In August last year, former Finance Minister — who has since been deployed to Ministry of Trade, exchanging with Chithyola Banda — told the media that the Government had plans to revive MDC to promote what he said was its interventions in businesses and promote production.


MDC was a fully government-owned and controlled profit-oriented entity, that was established in 1964 but became defunct in 2000 during President Bakili Muluzi’s administration and Gwengwe said the death of corporations such as the MDC is what is exposing the economy to myriad shocks and disruptions in the production and supply chains — citing closure of Peoples Trading Centre (PTC) as an example of an entity in which the state cannot directly intervene as it does not have such mandate.

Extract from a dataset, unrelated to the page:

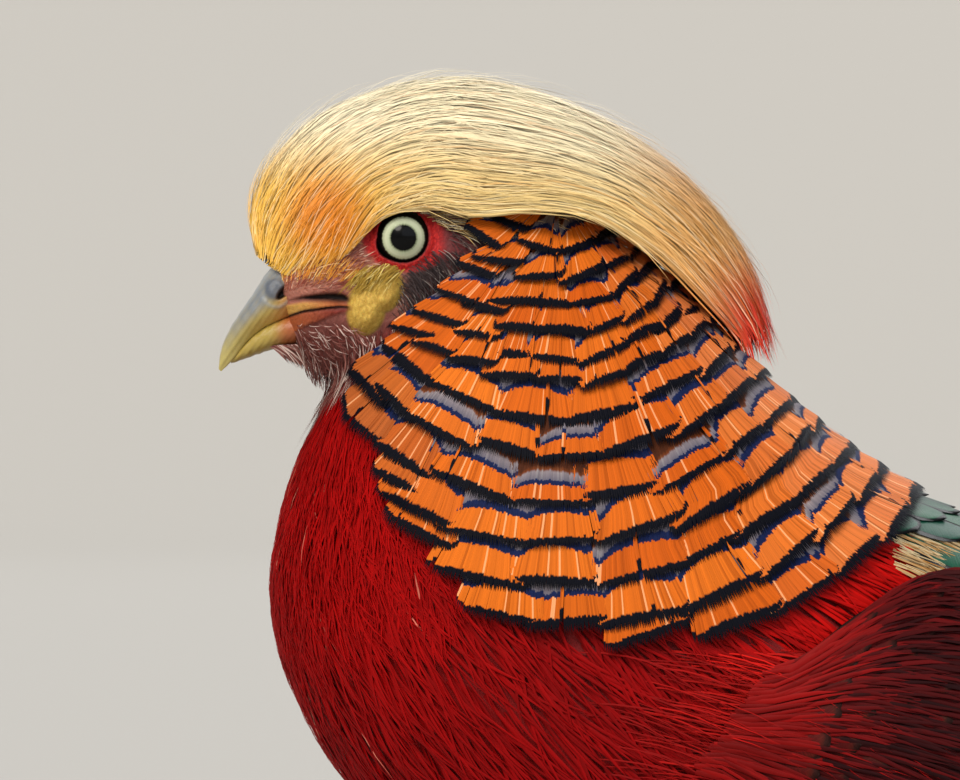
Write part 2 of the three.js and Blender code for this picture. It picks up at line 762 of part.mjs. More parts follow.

He was quoted by Times Group as saying: “A government must be able to intervene and if a government cannot intervene, it is a weak government but you would know that since the dawn of multiparty, we moved from intervention to liberalisation — which has failed our country.”

He further said revival of MDC could be a carrier of equity into various companies that if needed to intervene, government must be able to.

MDC was being financed by ADMARC, which was mobilising resources and channelling them to MDC towards investments and the investments of the corporation saw the birth of many companies including the Commercial Bank of Malawi, Sugar Corporation of Malawi, United Transport of Malawi (UTM), which died due to privatisation under Bakili Muluzi administration.